De fait, pour Marie-Laure Cadart, ancienne responsable de la PMI sur Aix, le rôle des villes est loin d’être négligeable : « dès les années 80, la Caf a incité les communes à créer des places. Et si, à partir de 2005, le dispositif est devenu moins intéressant, dès cette époque, on a pu distinguer ceux qui faisaient des efforts et les autres. Tant quantitativement que qualitativement. A Aix, il y avait un vrai travail de réflexion sur l’accueil, notamment des enfants handicapés, un travail qui, à mon sens, n’avait pas été fait sur Marseille. »

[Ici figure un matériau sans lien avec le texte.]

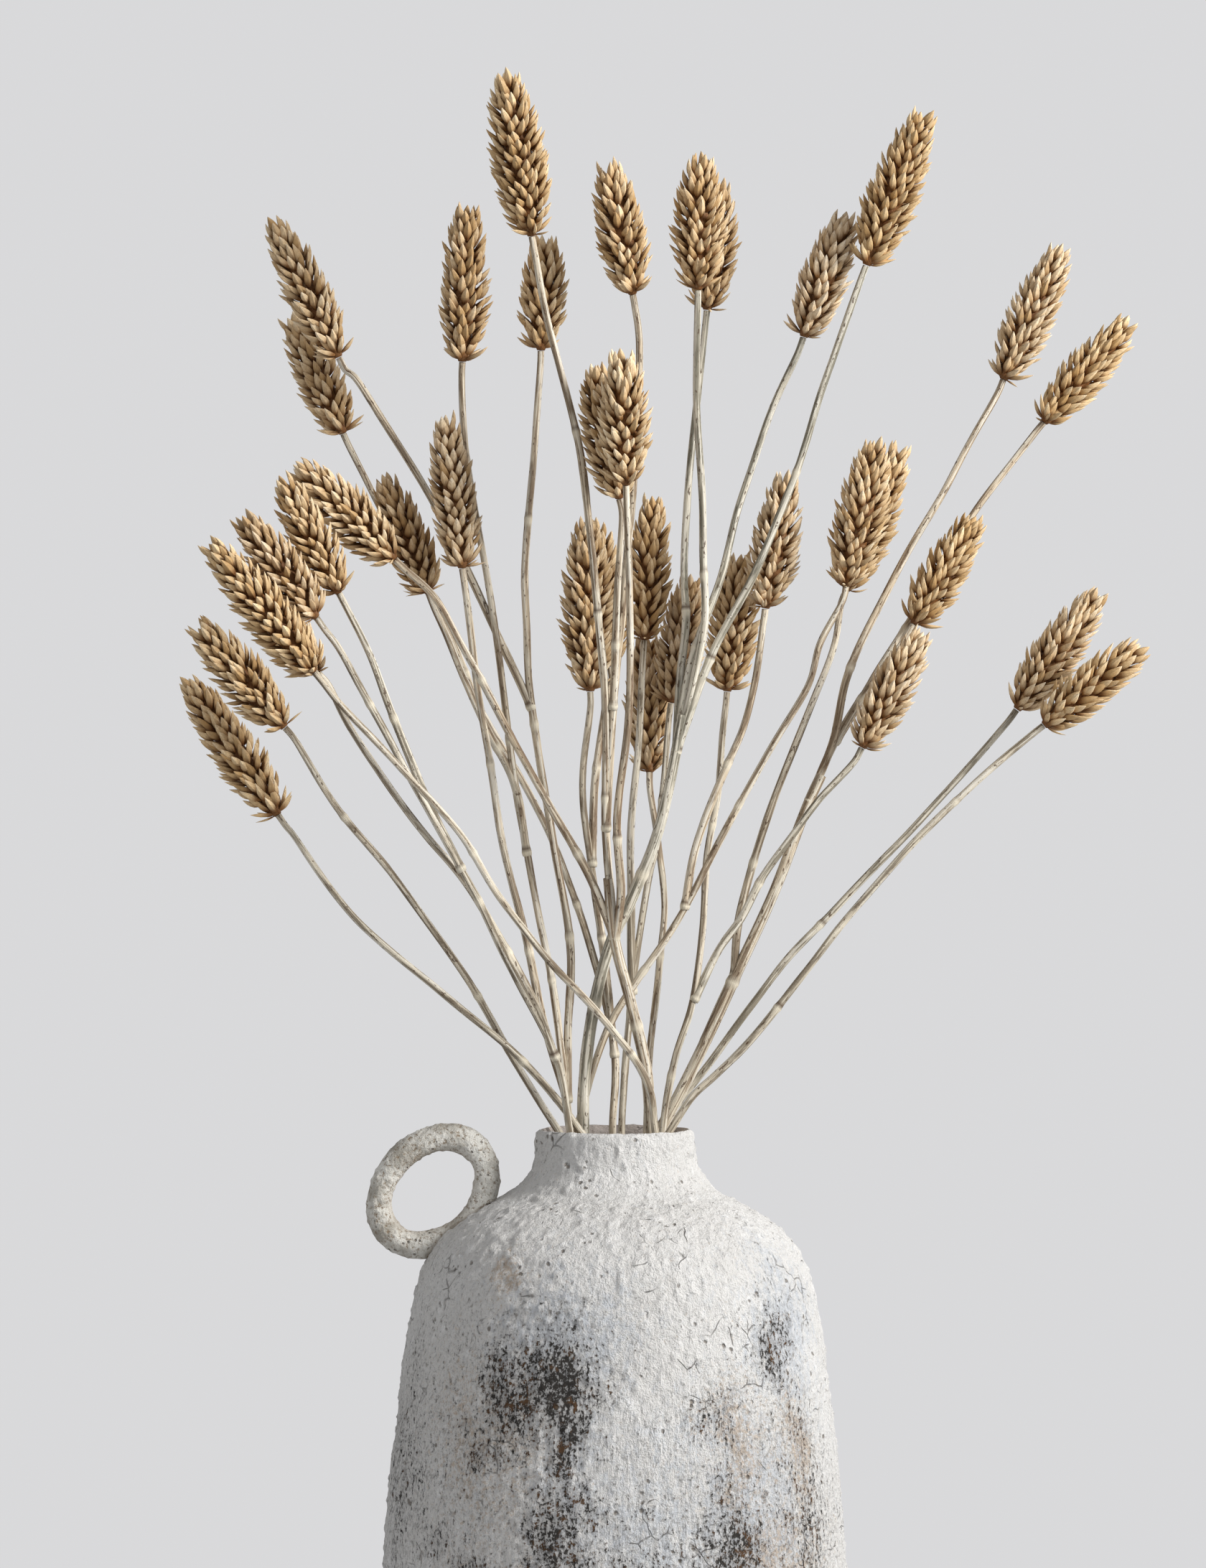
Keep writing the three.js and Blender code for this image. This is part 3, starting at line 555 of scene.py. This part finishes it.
def smooth_curve(points, spacing):
    """Points about `spacing` apart on a centripetal Catmull-Rom curve through the given ones."""
    ends = [points[0] * 2 - points[1], *points, points[-1] * 2 - points[-2]]
    curve = []
    for a, b, c, d in zip(ends, ends[1:], ends[2:], ends[3:]):
        ab, bc, cd = (math.sqrt(max((q - p).length, 1e-9)) for p, q in ((a, b), (b, c), (c, d)))
        leaving = ((b - a) / ab - (c - a) / (ab + bc) + (c - b) / bc) * bc
        arriving = ((c - b) / bc - (d - b) / (bc + cd) + (d - c) / cd) * bc
        steps = max(2, math.ceil((c - b).length / spacing))
        for i in range(steps):
            t = i / steps
            curve.append(
                b * (2 * t**3 - 3 * t**2 + 1) + leaving * (t**3 - 2 * t**2 + t)
                + c * (3 * t**2 - 2 * t**3) + arriving * (t**3 - t**2)
            )
    curve.append(points[-1].copy())
    return curve


def drift(point):
    """A smooth random vector for a point, the same in every run."""
    shifts = (Vector((0.0, 0.0, 0.0)), Vector((31.7, 0.0, 0.0)), Vector((0.0, 47.3, 0.0)))
    return Vector([noise.noise(point + shift) for shift in shifts])


def side_of(direction):
    """A unit vector square to the given one."""
    other = Vector((0, 1, 0)) if abs(direction.y) < 0.9 else Vector((1, 0, 0))
    return direction.cross(other).normalized()


# --- Vase ---

def outer_profile():
    """The vase's outside from the foot to the lip, as finely spaced (radius, height) pairs."""
    knots = [Vector((radius, RIM - depth)) for radius, depth in OUTER_PROFILE]
    return smooth_curve(knots, PROFILE_SPACING)


def between(start, end, spacing):
    """Evenly spaced points from start up to, but not including, end."""
    steps = max(2, math.ceil((end - start).length / spacing))
    return [start.lerp(end, i / steps) for i in range(steps)]


def vase_profile():
    """The closed section from the base round to the floor, and whether each point is inside: 0 or 1."""
    outside = outer_profile()
    inside = []
    for before, point, after in zip(outside, outside[1:], outside[2:]):
        along = (after - before).normalized()
        wall = Vector((point.x - WALL * along.y, point.y + WALL * along.x))
        if wall.y > FLOOR + WALL:
            inside.append(wall)
    inside.reverse()
    foot = between(Vector((0.001, 0)), Vector((BASE_RADIUS, 0)), 0.004)
    heel = between(Vector((BASE_RADIUS, 0)), outside[0], PROFILE_SPACING)
    lip_out = Vector((outside[-1].x - LIP_ROUNDING, RIM))
    lip_in = Vector((inside[0].x + LIP_ROUNDING, RIM))
    lip = between(outside[-1], lip_out, 0.0006) + between(lip_out, lip_in, 0.0006)
    bore = between(lip_in, inside[0], 0.0006) + inside[::3]
    floor = between(inside[-1], Vector((inside[-1].x - WALL, FLOOR)), 0.002)
    floor += between(Vector((inside[-1].x - WALL, FLOOR)), Vector((0.001, FLOOR)), 0.004)
    outer_part = foot + heel + outside[:-1] + lip
    inner_part = bore + floor
    return outer_part + inner_part, [0.0] * len(outer_part) + [1.0] * len(inner_part)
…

Sauf qu’entre temps, s’est imposé, poursuit Marie-Laure Cadard, « une logique comptable de remplissage ». Et « l’ouverture du secteur au privé. C’est ainsi qu’en 2009, les crèches sur Aix ont été confiées à une société, les Petits Chaperons Rouges ». Un phénomène encouragé suite au rapport en 2008 de la députée UMP du 06, Michèle Tabarot, et que connaît bien la Fédération nationale des éducateurs de jeunes enfants (FNEJE) : « On est passé de l’accueil de l’enfant dans sa globalité à une simple problématique de garde où, ce qui compte, c’est de concilier vie familiale et professionnelle. » Et si l’orientation, au niveau local, dépend autant de la volonté du département que du dynamisme municipal et associatif, d’après la FNEJE, « face au coût, de plus en plus de villes, comme Nice, se tournent vers le privé. Ou les micro et autres pseudo-crèches. »
Soupir de Marie-Laure Cadart : « On recommence à oublier l’enfant. Et l’on considère qu’il est normal que, dans une crèche, ça pleure. Ce qui n’empêche pas que, localement, cela se passe bien. Comme par exemple à Rognac. Ou à Martigues. » Las, la municipalité communiste aura refusé de répondre à nos questions, notamment sur le rapport de la CRC, celui-ci n’ayant pas encore été soumis au conseil municipal. Et l’adjointe à la petite enfance de nous assurer mordicus ne pas être au courant de l’existence d’un tel document ! Baby-sitting blues…
Sébastien Boistel
1. Colette Babouchian n’a pas donné suite à nos demandes d’interview.
2. La préfète à l’égalité des chances, Marie Lajus, non plus.